Dis…corsivo. Piccolo lessico delle qualità degli umbri

NOSTRADAMUS di Maurizio Terzetti / L’Umbria è una regione indulgente, mite e tollerante. Ma guai a pensare che non sia anche diffidente, incredula e annoiata. Se i tre termini positivi sembrano non avere bisogno di particolari delucidazioni, quelli negativi hanno bisogno di approfondimenti e dibattiti. Verso chi è diffidente e incredula la popolazione umbra? Di che cosa sente la noia? Proviamo a ragionare, mescolando in ordine alfabetico i sei termini che sono usciti dal bussolotto di Nostradamus.

Diffidenza. Gli umbri non si fidano della politica e delle istituzioni. Provare, per credere, il senso di circospezione con il quale accolgono le notizie che riferiscono di alcuni cambiamenti nella composizione della massima assise regionale.

Incredulità. Gli umbri rimangono attoniti, da qualche anno, di fronte a notizie che contengono motivazioni “imbarazzanti” riguardanti indagini “pesanti”, sanguinosi fatti di cronaca.

Indulgenza. Gli umbri sono indulgenti: il razzismo che serpeggia nella società diventa nullo se un immigrato di qualunque tipo bussa alla porta e non se ne va senza avere ricevuto una moneta.

Mitezza. Gli umbri sono miti: accolgono con mitezza perfino gli eventi più rumorosi che qualcuno porta in Umbria, dal jazz alla cioccolata.

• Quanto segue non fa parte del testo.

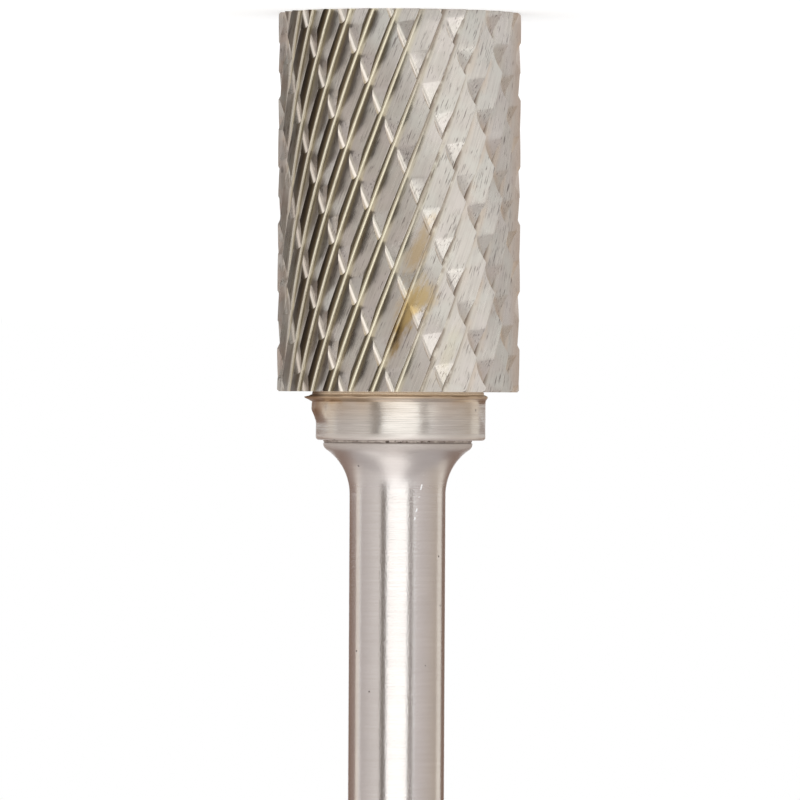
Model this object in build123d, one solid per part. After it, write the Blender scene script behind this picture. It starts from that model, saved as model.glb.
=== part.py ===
from build123d import *
import os
from math import acos, cos, degrees, pi, radians, sin, tan

# Cylindrical carbide burr with a double cut, in millimetres. It stands on the plain end of
# its head: Z = 0 is that end face, and the shank points up along +Z.

# Cutting head
head_diameter = 16.0
head_length = 25.0
end_chamfer = 0.12

# Right-hand flutes, evenly spaced round the head. The cutting faces look along -angle, the
# way the burr turns when it is seen from its shank.
flute_count = 30
flute_helix_angle = 21.8
flute_root_depth = 0.70  # where the face and the back would meet, before the root is rounded
flute_root_radius = 0.20
flute_root_flats = 1  # flats that follow the root radius
flute_rake_angle = 2.0
flute_land = 0.05
flute_phase = 8.9  # degrees from +X to one cutting edge, at Z = 0

# Left-hand chip-breaker grooves that cross the flutes. Their flanks are as steep round the
# head as the backs of the teeth, so a flank and a back meet in a level edge.
groove_count = 14
groove_helix_angle = 24.0
groove_root_depth = 0.60
groove_root_radius = 0.16
groove_root_flats = 1
groove_wall_angle = 2.0
groove_phase = 19.6  # degrees from +X to one groove's root, at Z = 0

# Boss: the smooth foot of the carbide that the shank is brazed to
neck_diameter = 11.0
neck_length = 0.30
lip_diameter = 11.65
lip_length = 0.33
boss_diameter = 11.2
boss_length = 3.2  # from the flutes to the braze, neck and lip included
boss_edge_chamfer = 0.30

# Braze film, set back from the edge of the joint
braze_diameter = 9.3
braze_thickness = 0.15

# Steel shank
shank_diameter = 6.35
overall_length = 70.0
flare_diameter = 9.85
flare_rim_length = 0.34
flare_radius = 3.55
shank_end_chamfer = 0.50

cutter_overshoot = 0.30  # how far the cutters reach past the faces they cut

head_radius = head_diameter / 2
boss_end = head_length + boss_length
shank_start = boss_end + braze_thickness


def on_head(depth, arc):
    """A point of the head's section: so deep below its surface, so far along it from +X."""
    radius = head_radius - depth
    return (radius * cos(arc / head_radius), radius * sin(arc / head_radius))


def helix_turn(helix_angle, length):
    """Degrees that a helix on the head's surface turns through over a length of the axis."""
    return degrees(length * tan(radians(helix_angle)) / head_radius)


def two_walls(start, root, end, radius, flats):
    """Two straight walls that meet at a root, with flats along the root radius."""
    corner = FilletPolyline(start, root, end, radius=radius)
    arc = corner.edges().filter_by(GeomType.CIRCLE)[0]
    steps = [arc @ (step / flats) for step in range(flats + 1)]
    return Polyline(start, *[(point.X, point.Y) for point in steps], end)


def fluted_blank():
    """The toothed outline of the head, extruded with a right-hand twist."""
    pitch = pi * head_diameter / flute_count
    root_arc = flute_land + flute_root_depth * tan(radians(flute_rake_angle))
    cutting_edge = on_head(0, -flute_land)
    flute = two_walls(
        cutting_edge,
        on_head(flute_root_depth, -root_arc),
        on_head(0, -pitch),
        flute_root_radius,
        flute_root_flats,
    )
    land = Line(on_head(0, 0), cutting_edge)
    tooth = [*land.edges(), *flute.edges()]
    outline = [
        edge.rotate(Axis.Z, flute_phase + number * 360 / flute_count)
        for number in range(flute_count)
        for edge in tooth
    ]
    return Solid.extrude_linear_with_rotation(
        Wire(outline),
        (0, 0, 0),
        (0, 0, head_length),
        helix_turn(flute_helix_angle, head_length),
    )


def groove_cutter():
    """One chip-breaker groove as a solid: a steep wall, a rounded root and a long flank."""
    back_width = pi * head_diameter / flute_count - flute_land
    flank_slope = flute_root_depth / back_width
    reach = groove_root_depth + cutter_overshoot
    section = two_walls(
        on_head(-cutter_overshoot, reach * tan(radians(groove_wall_angle))),
        on_head(groove_root_depth, 0),
        on_head(-cutter_overshoot, -reach / flank_slope),
        groove_root_radius,
        groove_root_flats,
    )
    lid = Line(section @ 1, section @ 0)
    length = head_length + 2 * cutter_overshoot
    cutter = Solid.extrude_linear_with_rotation(
        Wire([*section.edges(), *lid.edges()]),
        (0, 0, 0),
        (0, 0, length),
        -helix_turn(groove_helix_angle, length),
    )
    start_turn = helix_turn(groove_helix_angle, cutter_overshoot)
    return cutter.translate((0, 0, -cutter_overshoot)).rotate(Axis.Z, start_turn)


def turned(*outline):
    """A solid turned about Z from the radius and height of each corner of its section."""
    return revolve(make_face(Plane.XZ * Polyline(*outline, close=True)), Axis.Z)


def chamfer_cutter(end, inward):
    """The ring that bevels one end of the head; inward is +1 or -1, along Z into it."""
    outside = head_radius + cutter_overshoot
    inside = head_radius - end_chamfer - cutter_overshoot
    return turned(
        (inside, end - inward * cutter_overshoot),
        (outside, end - inward * cutter_overshoot),
        (outside, end + inward * (end_chamfer + cutter_overshoot)),
    )


def make_boss():
    """The neck, the raised lip and the boss, with its edge broken at the braze."""
    lip_start = head_length + neck_length
    boss_radius = boss_diameter / 2
    return turned(
        (0, head_length),
        (neck_diameter / 2, head_length),
        (neck_diameter / 2, lip_start),
        (lip_diameter / 2, lip_start),
        (boss_radius, lip_start + lip_length),
        (boss_radius, boss_end - boss_edge_chamfer),
        (boss_radius - boss_edge_chamfer, boss_end),
        (0, boss_end),
    )


def make_head():
    grooves = [
        groove_cutter().rotate(Axis.Z, groove_phase + number * 360 / groove_count)
        for number in range(groove_count)
    ]
    bevels = [chamfer_cutter(0, 1), chamfer_cutter(head_length, -1)]
    return fluted_blank().cut(*grooves, *bevels).fuse(make_boss())


def make_braze():
    film = Cylinder(
        braze_diameter / 2, braze_thickness, align=(Align.CENTER, Align.CENTER, Align.MIN)
    )
    return film.translate((0, 0, boss_end))


def make_shank():
    """The shank, which opens under the braze into a flare with one concave radius and a rim."""
    shank_radius = shank_diameter / 2
    flare_angle = acos(1 - (flare_diameter / 2 - shank_radius) / flare_radius)
    rim_end = shank_start + flare_rim_length
    flare_end = rim_end + flare_radius * sin(flare_angle)
    flare = CenterArc(
        (shank_radius + flare_radius, flare_end), flare_radius, 180, degrees(flare_angle)
    )
    body = Polyline(
        flare @ 1,
        (flare_diameter / 2, shank_start),
        (0, shank_start),
        (0, overall_length),
        (shank_radius - shank_end_chamfer, overall_length),
        (shank_radius, overall_length - shank_end_chamfer),
        flare @ 0,
    )
    return revolve(make_face(Plane.XZ * (flare + body)), Axis.Z)


os.makedirs("parts", exist_ok=True)
export_step(make_head(), "parts/carbide_head.step")
export_step(make_braze(), "parts/braze_joint.step")
export_step(make_shank(), "parts/steel_shank.step")
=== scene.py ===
import math

import bpy
from mathutils import Matrix, Vector, noise


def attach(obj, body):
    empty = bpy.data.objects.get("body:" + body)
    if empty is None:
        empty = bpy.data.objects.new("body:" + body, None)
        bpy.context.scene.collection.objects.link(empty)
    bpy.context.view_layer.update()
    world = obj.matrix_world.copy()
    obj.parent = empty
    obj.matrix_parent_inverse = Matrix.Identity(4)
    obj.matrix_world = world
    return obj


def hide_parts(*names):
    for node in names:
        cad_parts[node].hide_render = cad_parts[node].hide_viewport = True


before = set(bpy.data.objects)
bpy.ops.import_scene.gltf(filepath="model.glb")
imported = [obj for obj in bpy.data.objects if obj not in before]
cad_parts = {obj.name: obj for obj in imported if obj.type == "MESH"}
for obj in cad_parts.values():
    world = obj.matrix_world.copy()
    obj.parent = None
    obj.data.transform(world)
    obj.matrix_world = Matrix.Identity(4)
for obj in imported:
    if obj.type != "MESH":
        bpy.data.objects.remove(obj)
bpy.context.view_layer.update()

# Camera. It stands level with the neck behind the head's teeth and is turned upside down, so
# that the head, which stands on the floor, is at the top of the picture and the shank below.
camera_distance = 0.625
camera_height = 0.02554
camera_aside = -0.00013
camera_lean = math.radians(0.30)
view_width = 0.0528  # what the picture takes in at the burr's axis
sensor_width = 36.0

bpy.ops.object.camera_add()
camera = bpy.context.object
camera.data.sensor_width = sensor_width
camera.data.lens = sensor_width * camera_distance / view_width
camera.data.clip_start = 0.05
camera.data.clip_end = 20.0
upside_down = Matrix(((-1, 0, 0, 0), (0, 0, -1, 0), (0, -1, 0, 0), (0, 0, 0, 1)))
camera.matrix_world = (
    Matrix.Translation((camera_aside, -camera_distance, camera_height))
    @ upside_down
    @ Matrix.Rotation(camera_lean, 4, "Z")
)
scene = bpy.context.scene
scene.camera = camera
scene.view_settings.view_transform = "Standard"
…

Noia. Gli umbri sono annoiati: solo Salvini può illudersi di toglierli dal loro torpore verso la politica incontrandone alcune centinaia nella frazione di Pianello.

Tolleranza. Gli umbri sono tolleranti, purché a sopportarsi non debbano essere abitanti di campanili fra loro confinanti.

Fra questi estremi, c’è spazio per un’infinità di combinazioni di qualità.

Gli umbri, in genere, non esagerano, né nel culto né nell’odio. Solo chi è in età da essere considerato un santone – in genere della politica – crede che gli umbri possano beatificarlo, ma si sbaglia, gli umbri non sono un popolo bigotto, venerano solo un santo, proprio perché non è stato un bacchettone. Si adattavano molto bene, fino a qualche decennio fa, a una devozione spicciola e miracolistica, ma adesso ne conservano solo il lato commerciale.

Gli umbri non hanno maestri, ma hanno piccole élite culturali che venerano i protagonisti del Novecento, nell’arte e nella filosofia, per guadagnarsi, all’ombra dei maestri, un po’ di notorietà anche loro, adesso e per il futuro.

Gli umbri non conoscono la loro regione, ma sfiderei chiunque, con la storia che hanno alle spalle e con la politica che li domina, a saper percorrere, almeno una volta nella vita, il giro dei confini della loro terra: nemmeno i popoli più avventurosi e nomadi sarebbero capaci di tanto.

La sociologia non riesce a focalizzare gli umbri come oggetto di studi perché non li sente diffidenti, increduli e annoiati oltre che indulgenti, miti e tolleranti.

La politica spreca parole su di essi, la religione s’affanna per quello che può a sondare i loro lati oscuri, la letteratura non li narra, salvo qualche esercizio di buona volontà poetica, l’informazione si adegua a solleticare la naturale curiosità della gente e tutt’al più a sfrigolare qualche morbosa inquietudine, l’arte li raggira in maniera palese con brutte mostre e inclementi musei, l’etnologia li ha studiati e classificati da un pezzo per i residui di civiltà contadina che si portano addosso.

Gli umbri, in definitiva, hanno forse solo bisogno di parlare, come quel vigile urbano che un giorno mi voleva multare per un’infrazione irrilevante e qualche giorno dopo, in pochi minuti, tracciava davanti a me, confidandosi, questo quadro di umbri sobri e impenitenti che ho cercato di riportare.